While club football tends to feature all the same familiar faces year after year, often switching between teams with bewildering frequency, the World Cup has thrown up a host of refreshing new faces and unlikely heroes.
Players who have struggled at club level can suddenly thrive when playing for their countries as Argentina's Sergio Romero proved by saving two Dutch penalties in the semi-final shootout after spending most of the season on the bench at Monaco.
Colombia showed they were far more than exotic haircuts and eccentric goalkeeping, the lingering memory from their 1990s teams, as they reached the quarter-finals with some of the tournament's most stylish football.
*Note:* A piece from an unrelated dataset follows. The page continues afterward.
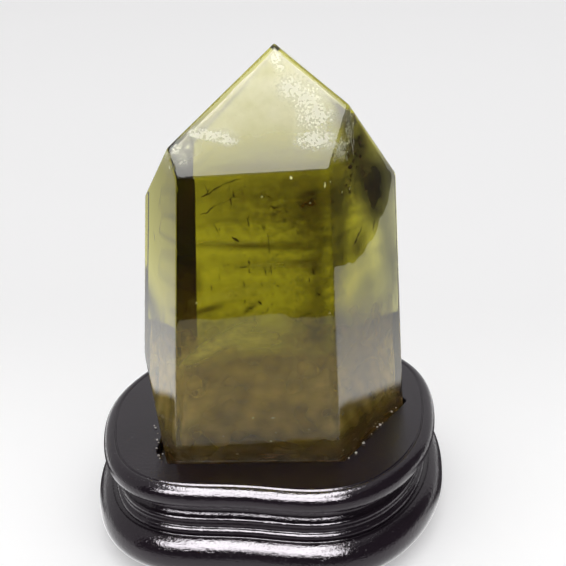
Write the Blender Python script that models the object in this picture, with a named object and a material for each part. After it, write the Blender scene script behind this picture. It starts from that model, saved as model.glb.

Gary Medel, relegated from the English Premier League with Cardiff City, was a rock at the center of defense in an outstanding Chilean side while unheralded Costa Rica reached the quarter-finals with a team built around Bryan Ruiz, unwanted by Fulham.
Algeria came exasperatingly close to beating Germany in the second round and tactically were one of the most sophisticated of the 32 teams, a far cry from the stereotype of naive African sides.
The shattering of reputations, as happened with a totally ineffective world player of the year Cristiano Ronaldo and five-times world champions Brazil, thrashed 7-1 by Germany in a surreal semi-final, can be just as memorable.
Throw in national pride and the fact that for most players the World Cup represents a once-in-a-lifetime opportunity and you have the perfect recipe for one month of unremitting drama.
"In many ways, the World Cup is simultaneously a state of the nation address and a proclamation of national identity," said Simon Chadwick, professor of sport business strategy and marketing at Coventry University in central England.
"It is the former because it reveals something about the talent available to a country, about coaching competence and about a country's ability to forge a team.
"It is the latter because the way a team plays says something about a nation and its values."